Les femmes sont dangereuses... D'abord, parce qu'elles sont en partie des femelles, elles ont une part d'animalité qui effraie les hommes. Ainsi, la première nouvelle qui donne son nom au recueil évoque une dame à la louve. On ne connait pas son prénom, à peine sa description physique, sauf ses yeux froids et brillants comme ceux d'Helga, sa louve de compagnie, qui, elle, est nommée. La femme et l'animale semblent fusionner, comme cette autre femme d'un autre récit qui a du caïman les yeux et l'appétit sexuel. Les femmes sont dangereuses et attirent les hommes dans leurs filets, les séduisent pour les rejeter ensuite, par le mépris, par la violence, par les stilets qu'elles cachent dans leur robe. Certaines sont plus braves, plus courageuses que les hommes, qu'elles doivent lutter contre le feu, un ours, une tigresse. Elles sont fortes car elles conservent leur raison face aux xmdangers, tandis que les hommes se laissent dominer par leurs émotions, tremblant de peur, lâches et faibles dans un renversement des normes de genre.

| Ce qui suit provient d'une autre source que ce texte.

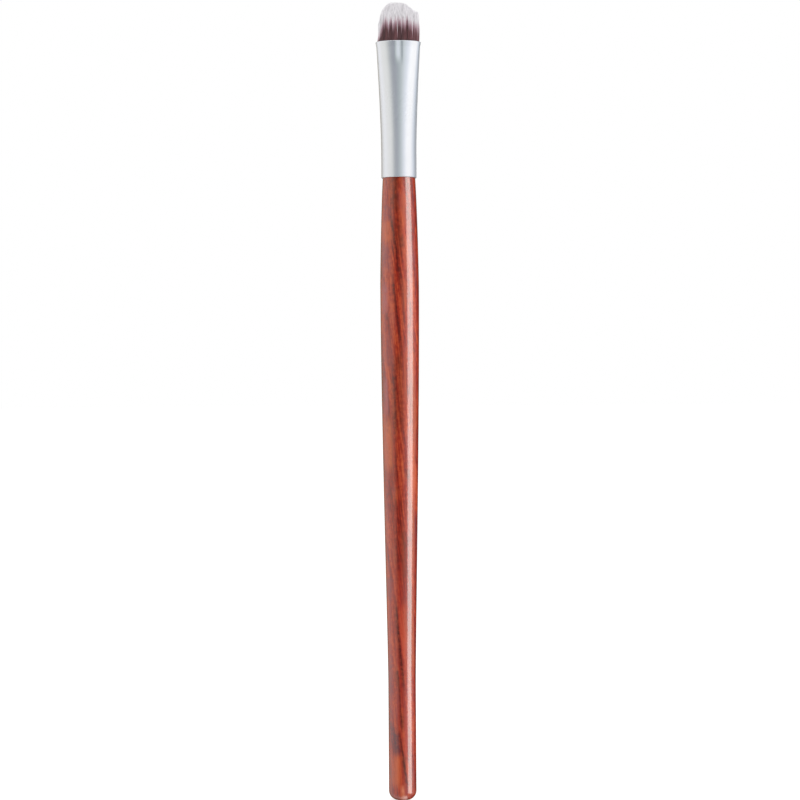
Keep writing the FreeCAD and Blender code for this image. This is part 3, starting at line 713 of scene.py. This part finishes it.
def bristleTree():
    settings = tuftSettings
    inputs = {label: "Float" for label in settings["tree"]}
    inputs.update({"Seed": "Int", "Stations": "Int", "Inner Share": "Float", "Outer Share": "Float",
                   "Material": "Material"})
    tree, given, result = newTree("bristleTuft", "GeometryNodeTree", inputs, {"Geometry": "Geometry"})

    def store(geometry, label, value):
        stored = {"Geometry": geometry, "Name": label, "Value": value}
        made = addNode(tree, "GeometryNodeStoreNamedAttribute", stored, data_type="FLOAT", domain="POINT")
        return made.outputs[0]

    def recall(label):
        return addNode(tree, "GeometryNodeInputNamedAttribute", {"Name": label}, data_type="FLOAT").outputs[0]

    def chance(kind, low=0.0, high=1.0):
        made = addNode(tree, "FunctionNodeRandomValue", data_type="FLOAT")
        made.inputs[2].default_value = low
        made.inputs[3].default_value = high
        feed(tree, made.inputs["Seed"], calc(tree, "ADD", given["Seed"], settings["seedShifts"][kind]))
        return made.outputs[1]

    def byCurve(value, label, low=-1.0, high=1.0):  # its points are fitted into the curve's unit square
        top = settings["curveTops"][label]
        flat = [((x - low) / (high - low), y / top) for x, y in settings[label]]
        return calc(tree, "MULTIPLY", curveOf(tree, stretch(tree, value, low, high), flat), top)

    # roots spread evenly over the throat's oval: more are asked for than fit, so the spacing sets how many
    disc = addNode(tree, "GeometryNodeMeshCircle", {"Vertices": settings["rootOvalSides"], "Radius": 1.0},
                   fill_type="NGON")
    oval = addNode(tree, "GeometryNodeTransform", {
        "Geometry": disc.outputs[0], "Scale": joinOf(tree, given["Half Width"], given["Half Depth"], 1.0)})
    square = calc(tree, "MULTIPLY", given["Spacing"], given["Spacing"])
    crowd = calc(tree, "DIVIDE", settings["rootsAsked"], square)
    roots = addNode(tree, "GeometryNodeDistributePointsOnFaces", distribute_method="POISSON")
    for label, value in (("Mesh", oval.outputs[0]), ("Distance Min", given["Spacing"]),
                         ("Density Max", crowd), ("Seed", given["Seed"])):
        feed(tree, roots.inputs[label], value)
    position = addNode(tree, "GeometryNodeInputPosition").outputs[0]
    spot = splitOf(tree, position)
    across = calc(tree, "DIVIDE", spot[0], given["Half Width"])
    through = calc(tree, "DIVIDE", spot[1], given["Half Depth"])

    # the height at which each fibre turns pale, and how red its foot is
    turn = calc(tree, "ADD", byCurve(across, "turns"), settings["turnBase"])
    for pitch, detail, reach in ((given["Clump Pitch"], 2.0, settings["clumpTurn"]),
                                 (settings["strandPitch"], 1.0, settings["strandTurn"])):
        noise = addNode(tree, "ShaderNodeTexNoise", {"Vector": position, "Scale": pitch, "Detail": detail})
        shift = stretch(tree, noise.outputs[0], *settings["noiseSpan"], -reach, reach)
        turn = calc(tree, "ADD", turn, shift)
    turn = calc(tree, "ADD", turn, chance("turn", -settings["fibreTurn"], settings["fibreTurn"]))
    stray = calc(tree, "GREATER_THAN", chance("stray"), 1 - settings["strayShare"])
    turn = calc(tree, "ADD", turn, calc(tree, "MULTIPLY", stray, -settings["strayDrop"]))
    byPlace = settings["redByPlace"]
    red = calc(tree, "MULTIPLY_ADD", byCurve(across, "reds"), byPlace, chance("red", 0.0, 1 - byPlace))

    points = roots.outputs["Points"]
    for label, value in (("across", across), ("through", through), ("fibreTone", chance("tone")),
                         ("fibreTurn", turn), ("fibreRed", red), ("fibreSway", chance("sway", -1.0, 1.0))):
        points = store(points, label, value)
    out = calc(tree, "SQRT", calc(tree, "ADD", calc(tree, "POWER", recall("across"), 2.0),
                                  calc(tree, "POWER", recall("through"), 2.0)))
    outside = calc(tree, "MAXIMUM", calc(tree, "LESS_THAN", out, given["Inner Share"]),
                   calc(tree, "GREATER_THAN", out, given["Outer Share"]))
    kept = addNode(tree, "GeometryNodeDeleteGeometry", {"Geometry": points, "Selection": outside},
                   domain="POINT")

    # one upright line for each root
    upright = addNode(tree, "GeometryNodeCurvePrimitiveLine", {"End": (0, 0, 1.0)})
    stations = addNode(tree, "GeometryNodeResampleCurve", {"Curve": upright.outputs[0],
                                                           "Count": given["Stations"]})
    planted = addNode(tree, "GeometryNodeInstanceOnPoints", {"Points": kept.outputs[0],
                                                             "Instance": stations.outputs[0]})
    real = addNode(tree, "GeometryNodeRealizeInstances", {"Geometry": planted.outputs[0]})

    # its first station stands at the root's height, and the rest from the throat to the fibre's own tip
    throat = given["Throat Height"]
    run = addNode(tree, "GeometryNodeSplineParameter").outputs["Factor"]
    step = calc(tree, "DIVIDE", 1.0, calc(tree, "SUBTRACT", given["Stations"], 1.0))
    shown = calc(tree, "DIVIDE", calc(tree, "SUBTRACT", run, step), calc(tree, "SUBTRACT", 1.0, step))
    isRoot = calc(tree, "LESS_THAN", shown, -0.001)  # well under the next station's 0
    fall = byCurve(recall("across"), "fall")
    dome = calc(tree, "MULTIPLY", calc(tree, "POWER", recall("through"), 2.0), given["Dome Depth"])
    shorter = calc(tree, "POWER", recall("fibreTone"), settings["raggedPower"])
    ragged = calc(tree, "MULTIPLY", shorter, given["Raggedness"])
    drop = calc(tree, "ADD", calc(tree, "ADD", fall, dome), ragged)
    tip = calc(tree, "MAXIMUM", calc(tree, "SUBTRACT", given["Tip Height"], drop),
               calc(tree, "ADD", throat, settings["shortest"]))
    rise = calc(tree, "MULTIPLY", calc(tree, "SUBTRACT", tip, throat), calc(tree, "MAXIMUM", shown, 0.0))
    sunk = calc(tree, "MULTIPLY", isRoot, calc(tree, "SUBTRACT", throat, given["Root Height"]))
    height = calc(tree, "SUBTRACT", calc(tree, "ADD", throat, rise), sunk)

    # the bundle's width and depth at that height, with each fibre's own sway
    width = byCurve(height, "widths", *settings["curveHeights"])
    depth = byCurve(height, "depths", *settings["curveHeights"])
    swayPlace = joinOf(tree, *[calc(tree, "MULTIPLY", value, pitch) for value, pitch in
                               zip((recall("across"), recall("through"), height), settings["swayPitch"])])
    ownSway = calc(tree, "MULTIPLY", recall("fibreSway"), settings["ownSway"])
    swayNoise = addNode(tree, "ShaderNodeTexNoise", noise_dimensions="4D", inputs={
        "Vector": swayPlace, "W": ownSway, "Scale": 1.0, "Detail": 1.0})
    sway = splitOf(tree, swayNoise.outputs["Color"])
    reach = calc(tree, "MULTIPLY", stretch(tree, height, *settings["looseHeights"]), given["Wander"])
    x, y = [calc(tree, "MULTIPLY_ADD", recall(label), spread,
                 calc(tree, "MULTIPLY", stretch(tree, sway[axis], *settings["swaySpan"], -1.0, 1.0), reach))
            for axis, (label, spread) in enumerate((("across", width), ("through", depth)))]
    leaning = stretch(tree, height, *settings["leanHeights"], 0, 1, True)
    x = calc(tree, "MULTIPLY_ADD", leaning, given["Lean"], x)
    bent = addNode(tree, "GeometryNodeSetPosition", {"Geometry": real.outputs[0],
                                                     "Position": joinOf(tree, x, y, height)})
    profile = addNode(tree, "GeometryNodeCurvePrimitiveCircle", {"Resolution": 4,
                                                                 "Radius": given["Fibre Radius"]})
    thick = addNode(tree, "GeometryNodeCurveToMesh", {
        "Curve": bent.outputs[0], "Profile Curve": profile.outputs[0], "Fill Caps": True,
        "Scale": stretch(tree, shown, settings["taperStart"], 1.0, 1.0, settings["tipWidth"])})
    smooth = addNode(tree, "GeometryNodeSetShadeSmooth", {"Geometry": thick.outputs[0]})
    feed(tree, result["Geometry"], realWithMaterial(tree, smooth.outputs[0], given["Material"]))
    return tree


bristle = bristleFinish()
tuftTree = bristleTree()
tuft = []
for name, (inner, outer, stations) in tuftSettings["bands"].items():
    part = growFromNodes(name, tuftTree, {**tuftSettings["tree"], "Inner Share": inner, "Outer Share": outer,
                                          "Stations": stations, "Material": bristle})
    part.data.transform(toMetres)
    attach(part, "root")
    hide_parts("bristle_tuft")
    tuft.append(part)
    print(name, "grown:", len(part.data.polygons), "faces")


# what lies hidden in the ferrule
hiddenSettings = {
    "epoxy": {
        "finish": {"Roughness": 0.2, "Coat Weight": 0.4}, "relief": (0.05, 0.5), "bubbleWhite": 0.5,
        "clear": (0.62, 0.52, 0.34), "dark": (0.50, 0.38, 0.20), "bubble": (0.8, 0.74, 0.6),
        "clouds": ((0.6, 0.6, 0.4), 0.35, 0.65, 3.0), "bubbles": ((4.0, 4.0, 4.0), 0.66, 0.74, 0.0),
    },
    "thread": {
        "finish": {"Roughness": 0.6, "Sheen Weight": 0.2}, "relief": (0.03, 0.8),
        "hollow": (0.74, 0.70, 0.60), "ridge": (0.88, 0.85, 0.77), "twist": ((3.0, 3.0, 14.0), 0.3, 0.7, 2.0),
    },
    "glue": {
        "finish": {"Roughness": 0.55}, "relief": (0.02, 0.5), "roughness": (0.45, 0.65),
        "pale": (0.78, 0.72, 0.58), "dark": (0.66, 0.58, 0.42), "lumps": ((1.5, 1.5, 0.8), 0.3, 0.7, 3.0),
    },
}


def castEpoxy():
    look = hiddenSettings["epoxy"]
    made, tree, shader, place = newMaterial("castEpoxy", **look["finish"])
    bubbles = noiseMask(tree, place, look["bubbles"])
    colour = mixColours(tree, noiseMask(tree, place, look["clouds"]), look["clear"], look["dark"])
    whitened = calc(tree, "MULTIPLY", bubbles, look["bubbleWhite"])
    feed(tree, shader["Base Color"], mixColours(tree, whitened, colour, look["bubble"]))
    feed(tree, shader["Normal"], bumpOf(tree, bubbles, *look["relief"]))
    return made


def waxedThread():
    look = hiddenSettings["thread"]
    made, tree, shader, place = newMaterial("waxedThread", **look["finish"])
    twist = noiseMask(tree, place, look["twist"])
    feed(tree, shader["Base Color"], mixColours(tree, twist, look["hollow"], look["ridge"]))
    feed(tree, shader["Normal"], bumpOf(tree, twist, *look["relief"]))
    return made


def curedGlue():
    look = hiddenSettings["glue"]
    made, tree, shader, place = newMaterial("curedGlue", **look["finish"])
    lumps = noiseMask(tree, place, look["lumps"])
    feed(tree, shader["Base Color"], mixColours(tree, lumps, look["pale"], look["dark"]))
    feed(tree, shader["Roughness"], stretch(tree, lumps, 0, 1, *look["roughness"]))
    feed(tree, shader["Normal"], bumpOf(tree, lumps, *look["relief"]))
    return made


for node, makeFinish in (("root_plug", castEpoxy), ("root_binding", waxedThread), ("tenon_glue", curedGlue)):
    finish = makeFinish()
    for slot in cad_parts[node].material_slots:
        slot.material = finish
print("hidden pieces finished")

# Each lamp reaches only the pieces that it is meant for. The key lamp stands to the right, and a softer one
# in front keeps the pale bristles from clipping at their side. A lamp that is given by its brightness is seen
# only as a highlight: a sharp strip in the lacquer, and a wider and weaker one in the metal.
lamps = {
    "keyLamp": {"place": (0.66, -0.38, 0.60), "aim": (0, 0, 0.08), "size": (0.6, 0.6),
                "power": 5.0, "lit": (handle, ferrule, floor)},
    "tuftLamp": {"place": (0.2, -0.8, 0.5), "aim": (0, 0, 0.16), "size": (0.6, 0.6),
                 "power": 2.65, "lit": tuft},
    "stripLamp": {"place": (0.544, -0.254, 0.085), "aim": (0, 0, 0.085), "size": (0.41, 0.70),
                  "brightness": 5.2, "colour": (0.89, 1.0, 0.97), "lit": (handle,)},
    "softLamp": {"place": (0.544, -0.254, 0.085), "aim": (0, 0, 0.085), "size": (0.52, 0.80),
                 "brightness": 0.405, "lit": (ferrule,)},
}


def makeLamp(name, place, aim, size, lit, power=None, brightness=None, colour=(1, 1, 1)):
    highlightOnly = brightness is not None
    width, height = size
    lamp = bpy.data.lights.new(name, "AREA")
    lamp.shape = "RECTANGLE"
    lamp.size = width
    lamp.size_y = height
    lamp.energy = brightness * math.pi * width * height if highlightOnly else power
    lamp.color = colour
    holder = newPiece(name, lamp)
    holder.location = place
    holder.rotation_euler = (Vector(aim) - Vector(place)).to_track_quat("-Z", "Y").to_euler()
    holder.visible_camera = False
    holder.visible_glossy = highlightOnly
    holder.visible_diffuse = not highlightOnly
    holder.light_linking.receiver_collection = bpy.data.collections.new(name)
    for piece in lit:
        holder.light_linking.receiver_collection.objects.link(piece)


for name, lamp in lamps.items():
    makeLamp(name, **lamp)
print("lamps set")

Les femmes sont dangereuses, parce qu'elles savent ce qu'elles veulent, elles assument leurs désirs physiques, y compris ceux qui peuvent être satisfaits sans les hommes, que ce soit la virginité ou l'homosexualité en rendant un culte à Saphho et aux poétesses du désir et du plaisir féminin.
Enfin, les femmes sont dangereuses car elles affirment une liberté face aux hommes, une indépendance. Les femmes sont libres, car elles n'obéiront plus.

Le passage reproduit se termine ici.